La vida del escritor es, en muchos sentidos, una suma infame de tópicos archiconocidos y desgastados. Supongo que, de alguna manera, así como el mercado exige a los actores ciertos cánones de belleza que no deberían tener relación con el talento, o a las Rock Stars se les pide una extensa colección de extravagancias, tanto más extensa y tanto más extravagante cuanto más internacionalmente famosos, los escritores estamos condicionados a algunos mandatos que, finalmente, nos guste o no, acabamos cumpliendo. Personalmente, no fumo en pipa ni tengo una estufa a leña ni un gato gordo de actitud augusta que duerma la siesta sobre el piano de cola ―que, dicho sea de paso, tampoco tengo―, pero intento reírme de mí mismo cada vez que me descubro cumpliendo la ley no escrita de los escribas.

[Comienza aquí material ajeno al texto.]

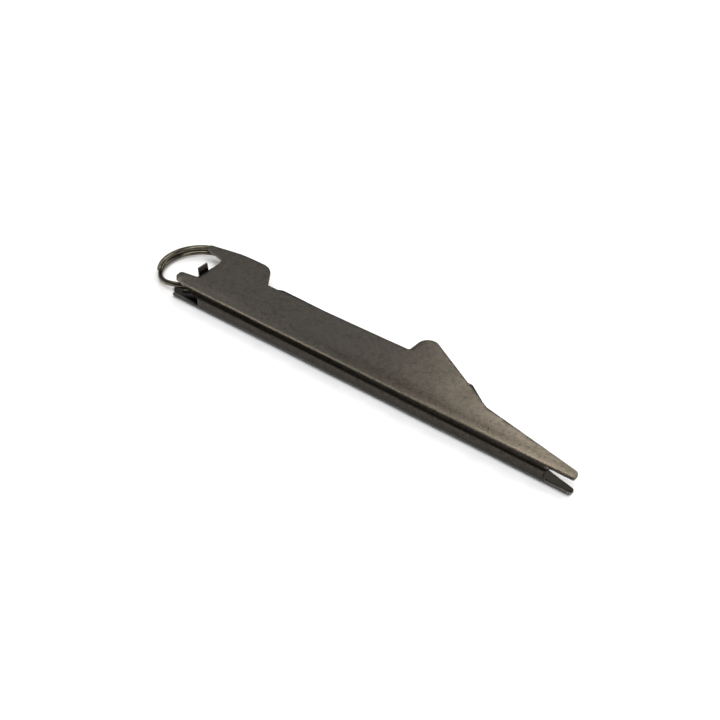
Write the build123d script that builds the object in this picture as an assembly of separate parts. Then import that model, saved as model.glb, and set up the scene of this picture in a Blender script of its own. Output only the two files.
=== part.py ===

Así, mi colección personal de manías, malas costumbres, vicios del cuerpo y del alma y pequeñas arrogancias mundanas, crece día a día, alimentada sin querer por cada letra que veo aparecer en mi pantalla, por la generosidad con que el mundo ofrece oportunidades de ser criticado y por mi afición oculta a vengarme con palabras de afrentas que, en rigor de verdad, no sufrí.

Como casi todos los maniáticos, experimento insomnio crónico desde la primera juventud. Cualquier motivo, por pequeño que sea, desde que mi conciencia terrenal se empeña en considerarme un homínido racional, un auténtico macho adulto de bípedo implume, me provoca una crisis de sueño. Jamás duermo en vísperas de un viaje, de una entrevista de trabajo o del estreno de una película que espero con ansia. No soy capaz ―no era, porque hace rato que estoy fuera de mercado― de conciliar el sueño si al día siguiente saldré a cenar con una mujer, ni consigo dormir si de forma inminente espero el resultado de cualquier cosa que haya hecho y me importe aunque sea un poco. Esto se extiende, pero no se limita a: exámenes, concursos, revisiones médicas, pruebas de embarazo ―no mías, evidentemente―, eventos sociales de poca o mucha relevancia, finales jugadas por la selección argentina de fútbol, reuniones familiares, vuelos en avión, conciertos en locales con capacidad para más de tres mil personas, cumpleaños propios o de terceros muy cercanos, fiestas para más de treinta y cinco personas, y tantos otros que sería imposible enumerarlos todos.